Let us assume there is a data warehousing project on Share market. These points also assume the following points for discussions sake.
- Shares Data warehousing database, which stores the daily transactions of each company in a fact table. The fact is surrounded by few dimensions
- There is a dimShareDetails dimension table with other dimensions. This
dimShareDetails contains properties of each company, like the company's Sector, market cap, sic code, year end, etc.
- It is a read intensive database, a lot of reads are expected from BI tools and from stored procedures of other customized tools.
- There is a stored procedure created where all the reads have to go through this stored procedure every time data is required from the Shares database. This is to make an entry about the type/category of data being queried. Let us call the table that records the queried data count "tblSharesReadClass". It records the queried counts in a table for each day against data classification like sector, market cap, sic code, year end, etc. of the queried data. This table can be summarized to find out what classification of data is more in demand/accessed at any point in time.
Now, based on the analysis of "tblSharesReadclass", identify the top x classification or type of data, and re-create the partition or index based on this analysis. We can include more rules for analyzing the read counts; if possible, include the database system tables/logs in the analysis. An automated process can be created to work on the above steps and the process can have its own set of rules to determine data priority.
Later, based on the ranking or priority of the category of data, the specific data partition can be supported by appropriate disk/memory configurations OR simply data can be divided into multiple partitions for better performance without any ranking and hardware support. For example, in recent days in a few sectors like "IT Sector", "Steel Sector", etc., transactions may be heavy compared to other sectors. The process then simply partitions this particular group of shares' data as priority one data.
The whole process can be automated, including dropping and recreating the partitions with the assistance of a few more tables as discussed in the "Predictable demand of data" section. OR we can restrict the process to performing the analysis, and then later, with human intervention, further steps can be taken to change the partitions/indexes.
Points to be considered before going ahead with this idea in the live projects
Consider the Database Caching or Statistics mechanisms/concepts before thinking about the Analytical Dynamic Database Partitioning approach.
Consider the facts about its implementation, like running scheduled batch jobs, column addition and data updates if any.

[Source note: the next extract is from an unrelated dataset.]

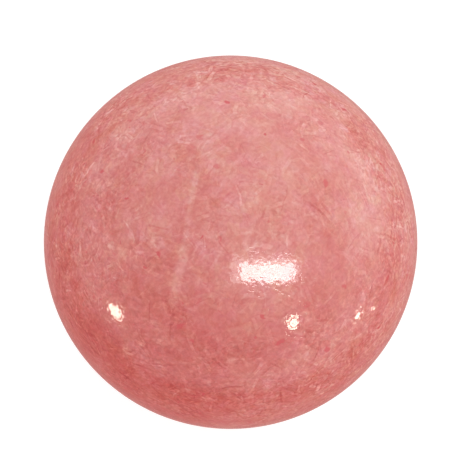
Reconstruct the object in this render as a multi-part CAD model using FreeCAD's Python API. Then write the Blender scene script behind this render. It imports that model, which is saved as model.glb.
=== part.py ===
# A cue ball for a coin-operated pool table, in millimetres.
#
# The ball is one of a table's set in size and weight, and differs from the others only in that
# a magnet beside the return track can pull it aside. It is built in layers, from the middle out:
#   core              a plain resin ball
#   iron_layer_lower  two half bowls of iron-filled resin, bonded round the core, which meet in
#   iron_layer_upper  a lap joint at the equator: the lower half's lip stands inside the upper
#   outer_shell       the coloured resin that the cue strikes, cast round the layer with no seam
#
# The frame's origin is the ball's centre. +Z is up, through the middle of both half bowls.
import FreeCAD
import Part
import os

from FreeCAD import Vector

# Driving sizes.
BALL_DIAMETER = 57.15
SHELL_WALL = 7.5
IRON_LAYER_WALL = 2.0
LIP_WALL = 1.0
LIP_HEIGHT = 2.0

# Room for glue in the lap joint, beside the lip and above it.
LIP_SIDE_GAP = 0.05
LIP_END_GAP = 0.15

# What follows from them: each layer is seated on the one inside it.
BALL_RADIUS = BALL_DIAMETER / 2
IRON_LAYER_RADIUS = BALL_RADIUS - SHELL_WALL
CORE_RADIUS = IRON_LAYER_RADIUS - IRON_LAYER_WALL
LIP_RADIUS = CORE_RADIUS + LIP_WALL


def hollow_ball(outer_radius, inner_radius):
    """A ball with a round hollow in its middle."""
    return Part.makeSphere(outer_radius).cut(Part.makeSphere(inner_radius))


def disc(radius, bottom, height):
    """A round block on the Z axis."""
    return Part.makeCylinder(radius, height, Vector(0, 0, bottom))


def core():
    return Part.makeSphere(CORE_RADIUS)


def iron_layer_lower():
    """The lower half bowl, with the inner part of its rim carried up as a lip."""
    below_equator = disc(BALL_RADIUS, -BALL_RADIUS, BALL_RADIUS)
    lip = disc(LIP_RADIUS, 0, LIP_HEIGHT)
    layer = hollow_ball(IRON_LAYER_RADIUS, CORE_RADIUS)
    return layer.common(below_equator.fuse(lip))


def iron_layer_upper():
    """The upper half bowl, with its rim cut away inside to clear the lip."""
    above_equator = disc(BALL_RADIUS, 0, BALL_RADIUS)
    rebate = disc(LIP_RADIUS + LIP_SIDE_GAP, 0, LIP_HEIGHT + LIP_END_GAP)
    layer = hollow_ball(IRON_LAYER_RADIUS, CORE_RADIUS)
    return layer.common(above_equator).cut(rebate)


def outer_shell():
    return hollow_ball(BALL_RADIUS, IRON_LAYER_RADIUS)


def write_node(name, shape):
    """Writes one node's STEP file and prints what it measures."""
    solids = shape.Solids
    box = shape.BoundBox
    print(
        f"{name}: {len(solids)} solid, valid {shape.isValid()}, {shape.Volume / 1000:.3f} cm3, "
        f"{box.XLength:.2f} x {box.YLength:.2f} x {box.ZLength:.2f} mm"
    )
    Part.makeCompound(solids).exportStep(f"parts/{name}.step")


os.makedirs("parts", exist_ok=True)
write_node("core", core())
write_node("iron_layer_lower", iron_layer_lower())
write_node("iron_layer_upper", iron_layer_upper())
write_node("outer_shell", outer_shell())
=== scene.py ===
# %% [markdown]
# # A mottled pink cue ball
#
# This lesson finishes a cue ball for a coin-operated pool table. The ball is an assembly: a core of
# plain resin, two half bowls of iron-filled resin round it, and an outer shell of pink cast resin
# that hides them both. The CAD model fixes every size and place. Blender adds what CAD can't say:
# a true, smooth, polished surface, and the cloudy, flaky mottle that runs all through the resin.

# %% The frame and its sizes
import math

import bpy
from mathutils import Matrix, Vector


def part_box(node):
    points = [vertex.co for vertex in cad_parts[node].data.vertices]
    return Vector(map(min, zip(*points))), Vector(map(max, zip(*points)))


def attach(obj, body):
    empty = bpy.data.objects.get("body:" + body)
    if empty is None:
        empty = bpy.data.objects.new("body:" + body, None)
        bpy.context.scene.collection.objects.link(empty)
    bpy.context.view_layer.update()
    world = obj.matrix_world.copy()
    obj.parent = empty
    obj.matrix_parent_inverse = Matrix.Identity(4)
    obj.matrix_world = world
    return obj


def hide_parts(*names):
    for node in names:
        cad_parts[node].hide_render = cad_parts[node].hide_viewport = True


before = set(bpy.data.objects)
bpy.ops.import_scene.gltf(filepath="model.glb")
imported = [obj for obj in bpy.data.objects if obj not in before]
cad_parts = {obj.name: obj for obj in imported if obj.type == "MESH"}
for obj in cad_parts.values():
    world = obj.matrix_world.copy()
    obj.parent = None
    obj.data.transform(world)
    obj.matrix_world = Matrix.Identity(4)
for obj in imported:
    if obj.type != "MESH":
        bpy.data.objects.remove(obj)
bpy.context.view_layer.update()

MM = 0.001

ball_low, ball_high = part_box("outer_shell")
layer_low, layer_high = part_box("iron_layer_lower")
ball_radius = (ball_high.z - ball_low.z) / 2
hollow_radius = (layer_high.x - layer_low.x) / 2
print(f"ball radius {ball_radius / MM:.3f} mm, hollow radius {hollow_radius / MM:.3f} mm")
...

Enhancements to Database Internals
The implementation of this idea can be considered in databases by developing the logic in the database internals itself. A parameter can be provided at database/session level to enable/disable this feature. If the Database has the internal logic to regularly assess and prioritize the priority data, this concept may yield more benefits.
Conclusion
Analysis of the behavior of the data requests, giving importance to the time-to-time trend changes, introducing intelligence within the application, we can achieve more productivity with existing infrastructure and improve the user's productivity and satisfaction.